Spannungen entladen sich überall: soziale, ethnische und religiöse Konflikte, Konflikte zwischen Obrigkeit und Volk. China erlebt einen unkontrollierten Ausbruch von Öffentlichkeit – im Internet, über das Handy, sogar in den staatlichen Medien. Wissenschaftler und Oppositionelle werden immer mutiger, und selbst die Kader im Politbüro lancieren ihre Version der Machtverhältnisse in westlichen Zeitungen. Der Kampf wird halböffentlich ausgetragen, und was sich da erkennen lässt, zeugt von schwerem Unrecht, von Korruption, von Clan-Rivalitäten. Es bestehen Zweifel an der strukturellen Tragfähigkeit des Systems.

Zeit für eine innere Revision

Unbestritten ist, dass China und die USA wegen ihrer Wirtschaftskraft konkurrieren werden. Selten in der Geschichte konnten sich zwei vergleichbar große Mächte auf eine friedliche Koexistenz verständigen. Seine historische Bedeutung bekommt der Zweikampf aber, weil sich hinter der Geschichte von Aufstieg und Niedergang ein Wettbewerb um die richtige Herrschaftsform verbirgt.

Man kann es sogar eine Ebene höher ansiedeln: China und die USA ringen um die Durchsetzung von Werten, um die Überlegenheit ihrer Gesellschaftssysteme. Es geht um nicht weniger als die Frage, ob eine freiheitlich-demokratische Regierungsform am Ende stärker ist als ein autoritär-unfreies System. Es geht darum, ob eine offene Gesellschaft eher zur Korrektur und Selbstverbesserung in der Lage ist als eine unfreie, gelenkte Gesellschaft.

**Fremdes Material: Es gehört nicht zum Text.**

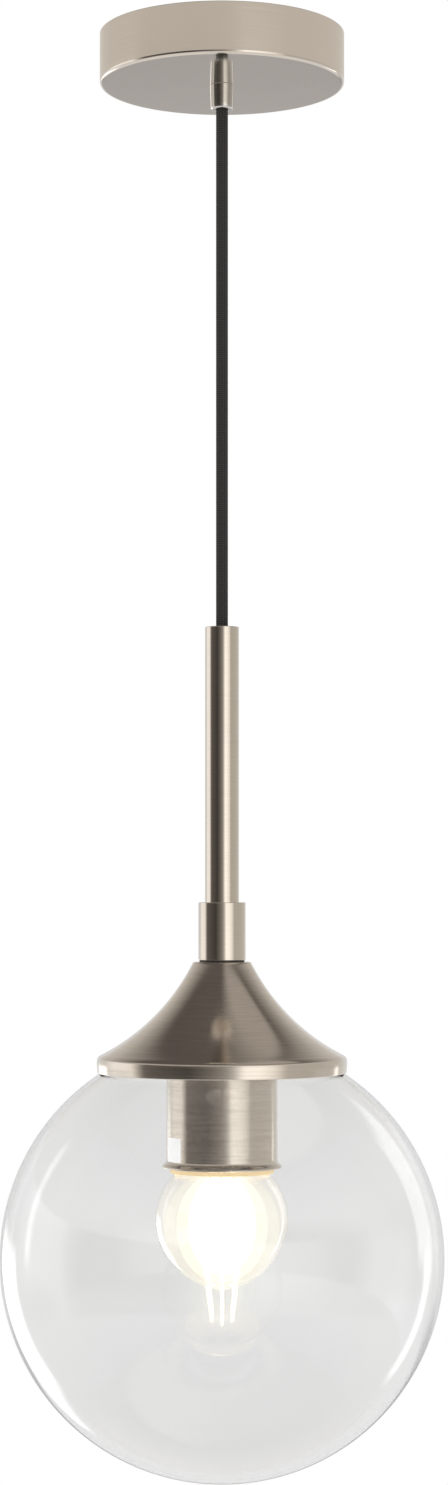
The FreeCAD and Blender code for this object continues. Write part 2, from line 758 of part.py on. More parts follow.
def make_socket():
    """The porcelain lamp-holder: a well for the nipple's end, a trench to each terminal screw."""
    body = turned("socket_blank", [
        ("0", "-socket_top"),
        ("socket_radius", "-socket_top"),
        ("socket_radius", "-socket_shoulder"),
        ("socket_skirt_radius", "-socket_shoulder"),
        ("socket_skirt_radius", "-socket_bottom"),
        ("socket_bore", "-socket_bottom"),
        ("socket_bore", "-socket_ceiling"),
        ("0", "-socket_ceiling")])
    depth = "well_bottom-socket_top+1"
    tools = [cylinder("socket_well", ("0", "0", "-well_bottom"), "well_width", depth),
             box("socket_trench", ("-terminal_offset-terminal_head_radius-0.3", "-trench_width/2",
                                   "-well_bottom"),
                 "2*(terminal_offset+terminal_head_radius+0.3)", "trench_width", depth)]
    screws = []
    for side, sign in (("right", ""), ("left", "-")):
        place = f"{sign}terminal_offset"
        tools.append(cylinder(f"terminal_seat_{side}", (place, "0", "-well_bottom"),
                              "terminal_head_radius+0.3", depth))
        tools.append(cylinder(f"terminal_hole_{side}", (place, "0", "-well_bottom-2"),
                              "small_screw_radius+fit_gap", "3"))
        screws.append(screw(f"terminal_{side}", (place, "0", "-socket_top-0.2"),
                            ("terminal_head_radius", "terminal_head_thick", "small_screw_radius",
                             "terminal_screw_long"), DOWN))
    keep(cut("socket_body", body, tools), "socket_body")
    keep(grouped("socket_terminals", screws), "socket_terminals")
    keep(turned("screw_shell", [
        ("shell_eye", "-shell_top"),
        ("shell_radius", "-shell_top"),
        ("shell_radius", "-shell_bottom"),
        ("shell_radius-shell_wall", "-shell_bottom"),
        ("shell_radius-shell_wall", "-(shell_top+shell_wall)"),
        ("shell_eye", "-(shell_top+shell_wall)")]), "screw_shell")
    keep(turned("centre_contact", [
        ("0", "-shell_top"),
        ("contact_radius", "-shell_top"),
        ("contact_radius-1", "-contact_bottom", "2"),
        ("0", "-contact_bottom")]), "centre_contact")


def make_stem_leads():
    """Two conductors from the cord's end, down the nipple, along the socket's trench."""
    level = "-(well_bottom-lead_radius-0.2)"
    for label, sign in (("stem_live_lead", ""), ("stem_neutral_lead", "-")):
        foot = vector(f"{sign}conductor_offset", "0", "-cord_end")
        corner = vector(f"{sign}conductor_offset", "0", level)
        end = vector(f"{sign}(terminal_offset-terminal_head_radius-0.1)", "0", level)
        shaped(label, rod([foot, corner, end], value("lead_radius"), value("lead_bend")))


# ---- bulb -----------------------------------------------------------------------------------------


def make_bulb_glass():
    """The clear envelope: a ball that runs through a hollow curve into a straight neck."""
    reach = "(bulb_radius+bulb_neck_curve)"
    join_radius = f"bulb_radius*(bulb_neck_radius+bulb_neck_curve)/{reach}"
    join_depth = f"(bulb_centre-bulb_radius*(bulb_centre-bulb_neck_bottom)/{reach})"
    inner = "(bulb_radius-bulb_wall)"
    inner_radius = f"{inner}*(bulb_neck_radius+bulb_neck_curve)/{reach}"
    inner_depth = f"(bulb_centre-{inner}*(bulb_centre-bulb_neck_bottom)/{reach})"
    rim = "-(base_bottom+0.1)"
    keep(turned("bulb_glass", [
        ("bulb_neck_radius-bulb_wall", rim),
        ("bulb_neck_radius", rim),
        ("bulb_neck_radius", "-bulb_neck_bottom"),
        (join_radius, f"-{join_depth}", "bulb_neck_curve"),
        ("bulb_radius", "-bulb_centre", "-bulb_radius"),
        ("0", "-(bulb_centre+bulb_radius)", "-bulb_radius"),
        ("0", f"-(bulb_centre+{inner})"),
        (inner, "-bulb_centre", inner),
        (inner_radius, f"-{inner_depth}", inner),
        ("bulb_neck_radius-bulb_wall", "-bulb_neck_bottom", "-(bulb_neck_curve+bulb_wall)")]),
        "bulb_glass")


def make_bulb_base():
    """The rolled screw base with a real thread, its black glass insulator and its tip contact."""
    pitch = value("thread_pitch")
    core = turned("base_core", [
        ("base_radius-base_wall", "-base_top"),
        ("base_radius", "-base_top"),
        ("base_radius", "-(base_bottom-base_rim_height)"),
        ("base_rim_radius", "-(base_bottom-base_rim_height+1.2)"),
        ("base_rim_radius", "-base_bottom"),
        ("base_rim_radius-base_wall", "-base_bottom"),
        ("base_rim_radius-base_wall", "-(base_bottom-base_rim_height+1.4)"),
        ("base_radius-base_wall", "-(base_bottom-base_rim_height+0.2)")])
    document.recompute()
    radius = value("base_radius")
    helix = Part.makeHelix(pitch, pitch * THREAD_TURNS, radius)
    start = FreeCAD.Vector(radius - 0.15, 0, -pitch * 0.3)
    crest = FreeCAD.Vector(radius + value("base_crest"), 0, 0)
    end = FreeCAD.Vector(radius - 0.15, 0, pitch * 0.3)
    profile = Part.Wire([Part.Arc(start, crest, end).toShape(), Part.LineSegment(end, start).toShape()])
    ridge = Part.Wire(helix.Edges).makePipeShell([profile], True, True)
    ridge.translate(FreeCAD.Vector(0, 0, -value("base_bottom-base_rim_height-2")))
    shaped("bulb_base", core.Shape.fuse(ridge))
    keep(turned("bulb_insulator", [
        ("0", "-(tip_top+tip_thick)"),
        ("tip_radius", "-(tip_top+tip_thick)"),
        ("base_radius-base_wall-0.3", "-base_top"),
        ("base_radius-base_wall-0.3", "-(base_top+1.6)"),
        ("0", "-(base_top+1.6)")]), "bulb_insulator")
    keep(turned("bulb_tip", [
        ("0", "-tip_top"),
        ("tip_radius-1", "-tip_top"),
        ("tip_radius", "-(tip_top+tip_thick)", "-1.5"),
        ("0", "-(tip_top+tip_thick)")]), "bulb_tip")
    keep(box("bulb_driver", ("-board_half_width", "-board_thick/2", "-board_bottom"),
             "2*board_half_width", "board_thick", "board_bottom-board_top"), "bulb_driver")


def make_bulb_stem():
    """The glass foot that is melted into the neck, its pressed end and the rod down the middle."""
    keep(turned("bulb_stem", [
        ("0", "-stem_glass_top"),
        ("stem_glass_foot", "-stem_glass_top"),
        ("stem_glass_neck", "-stem_glass_bend", "stem_glass_bend-stem_glass_top"),
        ("stem_glass_neck", "-stem_glass_press"),
        ("rod_radius", "-(stem_glass_press+2)"),
        ("rod_radius", "-rod_bottom"),
        ("0", "-rod_bottom")]), "bulb_stem")


def round_the_cage(number, radius, depth):
    angle = math.radians(360 * (number + 0.5) / FILAMENTS)
    return FreeCAD.Vector(radius * math.cos(angle), radius * math.sin(angle), -depth)


def make_filaments():
    """Six light-giving sticks leaning out a little, and the fine wires that hold them."""
    sticks = []
    wires = []
    for number in range(FILAMENTS):
        top = round_the_cage(number, value("cage_top_radius"), value("filament_top"))
        bottom = round_the_cage(number, value("cage_bottom_radius"), value("filament_bottom"))
        way = bottom - top
        sticks.append(Part.makeCylinder(value("filament_radius"), way.Length, top, way))
        upper = round_the_cage(number, value("stem_glass_neck") + 0.3, value("stem_glass_press") - 1)
        lower = round_the_cage(number, value("rod_radius") + 0.05, value("rod_bottom") - 1)
        for first, last in ((upper, top), (lower, bottom)):
            span = last - first
            wires.append(Part.makeCylinder(value("wire_radius"), span.Length, first, span))
    shaped("filaments", Part.makeCompound(sticks))
    shaped("filament_wires", Part.makeCompound([w.cut(sticks) for w in wires]))


def build():
    fill_sheet()
    for make in (make_crossbar, make_canopy, make_canopy_screws, make_cord_grip, make_cord_clamp,
                 make_terminal_block, make_ground_screw, make_canopy_leads, make_cord, make_stem,
                 make_collar, make_nipple, make_cap, make_fitter, make_globe, make_socket_cup,
                 make_rating_label, make_socket, make_stem_leads, make_bulb_glass, make_bulb_base,
                 make_bulb_stem, make_filaments):
        make()
    document.recompute()


def check():
    for item in document.Objects:
        if {"Invalid", "Error"} & set(item.State):
            raise RuntimeError(f"{item.Name} did not build: {item.State}")
    for piece in pieces:
        if piece.Shape.isNull() or not piece.Shape.isValid():
            raise RuntimeError(f"{piece.Label} has no sound shape")


def write():
    os.makedirs("parts", exist_ok=True)
    for piece in pieces:
        piece.Shape.exportStep(f"parts/{piece.Label}.step")
        print(f"{piece.Label}: {piece.Shape.Volume:.1f} mm3, {len(piece.Shape.Solids)} solid(s)")


build()
check()
write()
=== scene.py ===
import json
import math

import bpy
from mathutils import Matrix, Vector


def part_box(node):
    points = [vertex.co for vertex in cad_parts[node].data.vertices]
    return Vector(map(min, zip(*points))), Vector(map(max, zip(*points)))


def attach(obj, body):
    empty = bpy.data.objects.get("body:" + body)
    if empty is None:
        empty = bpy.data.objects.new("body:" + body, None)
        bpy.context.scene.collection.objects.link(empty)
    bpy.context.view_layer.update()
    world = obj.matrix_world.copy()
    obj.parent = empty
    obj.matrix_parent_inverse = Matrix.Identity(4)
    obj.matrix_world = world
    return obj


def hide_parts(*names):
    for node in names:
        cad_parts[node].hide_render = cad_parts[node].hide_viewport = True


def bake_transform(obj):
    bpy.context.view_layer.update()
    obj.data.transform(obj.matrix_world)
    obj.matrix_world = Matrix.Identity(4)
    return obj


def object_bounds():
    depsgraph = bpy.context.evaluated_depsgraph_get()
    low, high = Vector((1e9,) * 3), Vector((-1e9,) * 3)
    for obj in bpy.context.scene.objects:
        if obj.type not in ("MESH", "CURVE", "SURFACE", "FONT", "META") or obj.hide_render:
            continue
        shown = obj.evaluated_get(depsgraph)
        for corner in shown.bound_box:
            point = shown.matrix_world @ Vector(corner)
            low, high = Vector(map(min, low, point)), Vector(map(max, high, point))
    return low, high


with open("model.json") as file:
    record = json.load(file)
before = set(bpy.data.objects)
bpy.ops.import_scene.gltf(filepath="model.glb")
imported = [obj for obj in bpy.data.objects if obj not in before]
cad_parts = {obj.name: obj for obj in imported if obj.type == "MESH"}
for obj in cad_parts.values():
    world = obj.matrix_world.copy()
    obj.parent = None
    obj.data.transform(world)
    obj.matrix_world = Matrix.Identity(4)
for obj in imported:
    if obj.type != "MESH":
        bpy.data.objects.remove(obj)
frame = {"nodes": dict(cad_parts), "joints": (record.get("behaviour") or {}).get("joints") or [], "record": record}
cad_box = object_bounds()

# The looks of a pendant ceiling light, in metres, in the frame of its CAD model: the ceiling is z = 0,
# the lamp's axis is the z axis, and everything hangs below. Sizes come from the CAD nodes' boxes.

MM = 0.001
AROUND = 160
SMOOTH_BELOW = math.radians(32)
SAME_POINT = 1e-7

# How much of the way to the next corner a rounding may take, so that two neighbours never meet.
ROUNDING_SHARE = 0.48

# A straight longer than this gets a point this close to an end that meets a run of far shorter steps.
LONG_STRAIGHT = 1.0 * MM
STEADY_REACH = 0.12 * MM
FAR_SHORTER = 0.4


# ---- outlines and turned pieces -------------------------------------------------------------------


def top(node):
    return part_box(node)[1].z


def bottom(node):
    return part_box(node)[0].z


def reach(node):
    """The largest distance of a round node from the lamp's axis."""
    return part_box(node)[1].x


def arc(centre, radius, start, stop, steps):
    """Points on a circle, as (distance from the axis, height), between two angles in degrees."""
    turns = [math.radians(start + (stop - start) * n / steps) for n in range(steps + 1)]
    return [(centre[0] + radius * math.cos(t), centre[1] + radius * math.sin(t)) for t in turns]


def rounded(corners, steps):
    """An outline whose corners, given as (radius, height) or (radius, height, rounding), are eased."""
    outline = []
    for number, corner in enumerate(corners):
        if len(corner) < 3:
            outline.append(corner)
            continue
        here = Vector(corner[:2])
        before = Vector(corners[number - 1][:2]) - here
        after = Vector(corners[(number + 1) % len(corners)][:2]) - here
        span = min(corner[2], ROUNDING_SHARE * before.length, ROUNDING_SHARE * after.length)
        first = here + before.normalized() * span
        last = here + after.normalized() * span
        for step in range(steps + 1):
            t = step / steps
            outline.append(tuple(first * (1 - t) ** 2 + here * (2 * t * (1 - t)) + last * t * t))
    return outline


def steadied(outline):
    """The outline with a point near each eased end of its long straights, which keeps them flat to
    the smooth shading."""
    steady = []
    count = len(outline)
    for number, point in enumerate(outline):
        here = Vector(point)
        after = Vector(outline[(number + 1) % count])
        straight = (after - here).length
        steady.append(point)
        if straight > LONG_STRAIGHT:
            along = (after - here).normalized() * STEADY_REACH
            if (here - Vector(outline[number - 1])).length < FAR_SHORTER * straight:
                steady.append(tuple(here + along))
            if (Vector(outline[(number + 2) % count]) - after).length < FAR_SHORTER * straight:
                steady.append(tuple(after - along))
    return steady


def turned(name, outline, around=AROUND):
    """A closed outline of (radius, height) spun about the lamp's axis, with smooth faces."""
    outline = steadied(outline)
    rings = len(outline)
    points = []
    for step in range(around):
        turn = 2 * math.pi * step / around
        points += [(r * math.cos(turn), r * math.sin(turn), z) for r, z in outline]
    faces = []
    for step in range(around):
        here = step * rings
        there = (step + 1) % around * rings
        faces += [(here + n, there + n, there + (n + 1) % rings, here + (n + 1) % rings)
                  for n in range(rings)]
    return smooth_mesh(name, points, faces)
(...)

Die zeitgleiche Besetzung der Führung hat offenbart, dass beide Nationen Grund zur inneren Revision haben. Das chinesische System ist an einem gefährlichen Punkt angelangt. Zu viele Kräfte wirken gegeneinander und entladen sich unkontrolliert. Die Partei erhebt einen umfassenden Machtanspruch – aber worauf?

Auch China hat die Wahl

In der Partei toben die Auseinandersetzungen über den Grad der Öffnung, über Transparenz, am Ende über die Preisgabe von Macht. Ganz oben auf der Liste der Gefahren steht die Sorge um die Einheit des Landes. Die Einheit Chinas ist nicht garantiert. Der Separatismus entlang ethnischer Grenzen ist allgegenwärtig. Gefährlicher aber ist die gärende Unzufriedenheit, die sich quer durch die Gesellschaft zieht und durch das bohrende Gefühl großer Ungerechtigkeiten ausgelöst wird.

Amerika leidet eher unter ideologischen Bruchlinien. Die sind nicht minder gefährlich, weil sie nun zwei Jahre lang das Land politisch gelähmt haben. Zerbrechen wird Amerika darüber nicht, aber es verliert seine Kraft.

Wer am Ende gewinnen wird? Die Welt hat weder ein Interesse am Niedergang der USA noch an einem inneren Kollaps Chinas. Aber das chinesische System steht unbestritten unter größerem Druck, es kann auf die Krise nur mit Repression reagieren. Solange die Partei den Mut zur Freiheit nicht aufbringt, werden sich die Spannungen immer an ihr entladen. In den USA sorgt das System für Entladung. Amerika hat sich die Freiheit schon genommen. Es hatte ja die Wahl.